Field Demonstration of a Monitoring Toolbox for In Situ Biogeochemical Transformation
Tuesday, May 6, 2014: 3:20 p.m.
Platte River Room (Westin Denver Downtown)
Ryan Wymore, P.E.
,
CDM Smith Inc., Denver, CO
Nathan Smith
,
Environmental Management Division, CDM Smith, Denver, CO
Patrick Evans
,
CDM Smith, Bellevue, WA
In situ biogeochemical transformation involves biological formation of reactive minerals that can destroy chlorinated solvents without accumulation of intermediates like vinyl chloride. An AFCEC-funded field demonstration was conducted to develop a monitoring toolbox to assess biogeochemical transformation at two existing mulch biowalls at Altus AFB to treat VOC-contaminated groundwater. Three segments of the Altus OU1 biowall were monitored—(1) segment recently rejuvenated with electron donor and iron, (2) segment recently rejuvenated with electron donor only, and (3) segment with no rejuvenation. In addition, a segment of the Altus SS-17 biowall (no rejuvenation) was monitored.

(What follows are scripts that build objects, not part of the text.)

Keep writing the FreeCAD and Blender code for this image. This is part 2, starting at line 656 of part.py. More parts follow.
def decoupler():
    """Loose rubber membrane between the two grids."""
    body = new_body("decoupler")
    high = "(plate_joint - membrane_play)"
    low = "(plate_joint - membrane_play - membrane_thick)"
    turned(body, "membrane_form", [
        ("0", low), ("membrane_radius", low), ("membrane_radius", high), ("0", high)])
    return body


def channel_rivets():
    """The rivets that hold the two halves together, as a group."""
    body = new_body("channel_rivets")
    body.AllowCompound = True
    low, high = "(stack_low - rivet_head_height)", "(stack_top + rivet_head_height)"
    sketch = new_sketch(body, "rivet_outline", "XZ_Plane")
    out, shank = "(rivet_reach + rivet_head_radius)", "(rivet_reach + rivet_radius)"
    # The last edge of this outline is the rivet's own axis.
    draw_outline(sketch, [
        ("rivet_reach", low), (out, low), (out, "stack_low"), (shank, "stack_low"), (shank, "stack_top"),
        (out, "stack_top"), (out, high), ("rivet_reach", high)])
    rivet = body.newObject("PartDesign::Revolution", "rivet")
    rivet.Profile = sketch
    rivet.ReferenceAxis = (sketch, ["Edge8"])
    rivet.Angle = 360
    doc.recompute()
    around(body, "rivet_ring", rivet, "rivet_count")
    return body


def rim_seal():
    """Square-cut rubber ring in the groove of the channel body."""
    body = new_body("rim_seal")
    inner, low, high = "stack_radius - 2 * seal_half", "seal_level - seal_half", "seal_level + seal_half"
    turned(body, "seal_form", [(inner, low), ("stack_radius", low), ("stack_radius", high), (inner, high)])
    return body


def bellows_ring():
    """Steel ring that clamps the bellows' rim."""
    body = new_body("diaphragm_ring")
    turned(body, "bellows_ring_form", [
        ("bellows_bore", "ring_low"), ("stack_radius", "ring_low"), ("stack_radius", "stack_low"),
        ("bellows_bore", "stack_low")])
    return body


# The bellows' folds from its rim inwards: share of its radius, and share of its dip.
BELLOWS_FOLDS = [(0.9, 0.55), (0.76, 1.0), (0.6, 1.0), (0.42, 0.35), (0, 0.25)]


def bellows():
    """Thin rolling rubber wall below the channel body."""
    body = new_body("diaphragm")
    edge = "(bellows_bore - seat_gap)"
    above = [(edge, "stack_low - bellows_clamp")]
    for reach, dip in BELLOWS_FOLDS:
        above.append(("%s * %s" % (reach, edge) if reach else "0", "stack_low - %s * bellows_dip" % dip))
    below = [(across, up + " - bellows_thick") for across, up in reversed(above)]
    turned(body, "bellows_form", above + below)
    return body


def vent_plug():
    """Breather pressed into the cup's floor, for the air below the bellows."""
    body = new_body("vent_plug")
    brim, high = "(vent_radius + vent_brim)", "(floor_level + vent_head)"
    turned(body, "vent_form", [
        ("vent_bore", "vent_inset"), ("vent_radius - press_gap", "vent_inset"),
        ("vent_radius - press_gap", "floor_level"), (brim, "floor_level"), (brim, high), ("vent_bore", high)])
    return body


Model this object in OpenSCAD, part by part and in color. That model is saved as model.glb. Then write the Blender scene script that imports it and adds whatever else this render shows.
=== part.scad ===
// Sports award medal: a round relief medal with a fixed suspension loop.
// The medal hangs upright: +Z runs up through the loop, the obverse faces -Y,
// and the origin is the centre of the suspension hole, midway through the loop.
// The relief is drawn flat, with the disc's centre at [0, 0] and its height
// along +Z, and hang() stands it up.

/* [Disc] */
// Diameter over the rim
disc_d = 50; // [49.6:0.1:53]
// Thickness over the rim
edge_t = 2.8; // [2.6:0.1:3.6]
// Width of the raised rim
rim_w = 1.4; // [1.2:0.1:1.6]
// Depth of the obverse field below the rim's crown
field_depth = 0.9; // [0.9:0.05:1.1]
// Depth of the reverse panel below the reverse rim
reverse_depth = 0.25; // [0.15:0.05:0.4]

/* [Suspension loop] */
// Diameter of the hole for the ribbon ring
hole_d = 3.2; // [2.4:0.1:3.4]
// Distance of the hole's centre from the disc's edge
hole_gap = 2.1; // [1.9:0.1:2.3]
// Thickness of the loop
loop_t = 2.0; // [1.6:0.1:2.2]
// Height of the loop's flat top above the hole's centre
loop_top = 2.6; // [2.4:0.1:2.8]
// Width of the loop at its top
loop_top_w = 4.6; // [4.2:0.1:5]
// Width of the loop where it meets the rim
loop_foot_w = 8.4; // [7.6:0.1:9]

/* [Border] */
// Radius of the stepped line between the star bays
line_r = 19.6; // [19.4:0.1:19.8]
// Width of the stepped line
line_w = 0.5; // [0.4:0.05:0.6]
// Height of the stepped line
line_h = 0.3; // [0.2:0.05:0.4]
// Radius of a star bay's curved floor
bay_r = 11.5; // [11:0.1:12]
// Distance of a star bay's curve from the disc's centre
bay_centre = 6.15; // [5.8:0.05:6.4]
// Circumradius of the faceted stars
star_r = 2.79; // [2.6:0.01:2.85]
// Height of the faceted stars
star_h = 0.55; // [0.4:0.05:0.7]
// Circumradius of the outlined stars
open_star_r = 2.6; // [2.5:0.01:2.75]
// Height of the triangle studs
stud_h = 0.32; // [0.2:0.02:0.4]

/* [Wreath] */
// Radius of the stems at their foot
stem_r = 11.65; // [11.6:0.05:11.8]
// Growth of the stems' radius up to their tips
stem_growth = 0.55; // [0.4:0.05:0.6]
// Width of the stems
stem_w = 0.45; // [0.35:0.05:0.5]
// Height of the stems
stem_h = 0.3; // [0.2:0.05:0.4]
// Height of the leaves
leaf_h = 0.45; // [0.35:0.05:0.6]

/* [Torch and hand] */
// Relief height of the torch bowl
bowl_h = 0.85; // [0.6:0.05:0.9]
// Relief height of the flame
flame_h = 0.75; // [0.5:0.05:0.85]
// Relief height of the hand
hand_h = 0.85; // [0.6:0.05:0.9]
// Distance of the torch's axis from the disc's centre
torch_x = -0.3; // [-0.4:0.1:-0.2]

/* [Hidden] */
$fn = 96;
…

Monitoring data were collected quarterly for 18 months for groundwater velocity, electron acceptor loading rates (i.e., mass per day per unit volume of treatment zone), electron donor concentrations, geochemical conditions, reactive minerals, microbiological activity, and VOCs.
The SS17 biowall showed a biogeochemical transformation pattern based on a high VOC destruction without accumulation of daughter products. Factors that appeared to promote VOC removal included: (1) high volumetric sulfate consumption rates, (2) high concentrations of total iron in the biowall matrix, (3) low dissolved sulfide concentrations, and (4) relatively high oxidation-reduction potentials. These results contrast to the low total molar VOC destruction observed in the unamended OU1 biowall section, which had (1) low volumetric sulfate consumption rates, (2) low total iron concentrations, (3) high dissolved sulfide concentrations, and (4) more negative ORP.

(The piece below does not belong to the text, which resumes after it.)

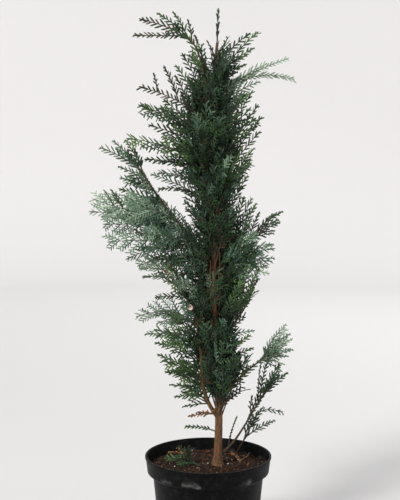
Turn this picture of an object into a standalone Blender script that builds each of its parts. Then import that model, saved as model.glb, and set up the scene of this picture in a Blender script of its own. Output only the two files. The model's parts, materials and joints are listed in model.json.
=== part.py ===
"""A young Lawson cypress in its round nursery pot, 0.81 m tall with the pot.

Metres, +Z up, seen from -Y. The origin is the middle of the pot's flat underside.
The trunk stands on the potting soil and runs up to its tip. Thin boughs leave it at steep angles.
Each mass of foliage is a flat spray: a three-sided twig with toothed blades on both sides of it.
"""

import math
from dataclasses import dataclass

import bmesh
import bpy
from mathutils import Matrix, Vector
from mathutils.bvhtree import BVHTree

MM = 0.001
CLEAR = 0.3 * MM  # between pieces that touch on the real plant

# The pot, a turned shell with a thick rolled band under its lip
POT_HEIGHT = 150 * MM
LIP_RADIUS = 95 * MM
BAND_RADIUS = 91.5 * MM
BAND_DEPTH = 24 * MM
STEP_DEPTH = 7 * MM
BODY_RADIUS = 83 * MM
FOOT_RADIUS = 71 * MM
WALL = 1.8 * MM
FLOOR = 3 * MM
POT_SIDES = 36
FOOT_EDGE = 1.5 * MM
BAND_EDGE = (1.2 * MM, 3 * MM)  # in and down, where the step rounds into the band
LIP_EDGE = 0.9 * MM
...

For the organic-amended and organic-iron amended OU1 biowall segments, sulfide concentrations decreased and total molar VOC destruction increased following rejuvenation. These data suggest that amendment with organics and not iron was primarily responsible for biowall rejuvenation.
Monitoring tools that provided useful data during this demonstration were VOC removal, dissolved sulfide concentration, oxidation-reduction potential, volumetric sulfate consumption rate measured using passive flux meters, total biowall iron concentrations, total volatile fatty acids, pH, and electron microprobe analysis.

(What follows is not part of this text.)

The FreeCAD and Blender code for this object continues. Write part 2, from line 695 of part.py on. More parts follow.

Ryan Wymore, P.E., CDM Smith Inc., Denver, CO
Ryan Wymore is a principal environmental engineer with CDM Smith in Denver, Colorado, where he serves as the company’s environmental remediation market leader. He has spent the last 15 years specializing in innovative groundwater remediation technologies. He also serves as the administrator for CDM Smith’s Research and Development Program. Wymore joined ITRC in 2002, and has had membership on seven technical teams. He holds a B.S. in Biological Systems Engineering from the University of Nebraska-Lincoln, and an M.S. in Civil/Environmental Engineering from the University of Idaho.
Nathan Smith, Environmental Management Division, CDM Smith, Denver, CO
Nathan Smith is a senior project manager and environmental scientist specializing in bioremediation of chlorinated solvents and mining-influenced water.
Patrick Evans, CDM Smith, Bellevue, WA
Dr. Evans is a Vice President with CDM Smith in Bellevue, Washington and has 30 years of research and development experience in the areas of hazardous waste remediation, energy, drinking water treatment, and waste water treatment. He received his B.S. and Ph.D. degrees in chemical engineering from the University of Michigan and his M.S. degree in chemical engineering from Rutgers, The State University of New Jersey. He also completed postdoctoral research in environmental microbiology at New York University Medical Center. Dr. Evans has been a Principal Investigator on numerous research projects including ones funded by the Department of Defense Environmental Security Technology Certification Program (ESTCP) and the Water Research Foundation. He is the recipient of the Water Environment Federation McKee Award, and two Research Grand Awards and one Superior Achievement Award from the American Academy of Environmental Engineers and Scientists. He is the author of over 40 publications and holds 4 patents.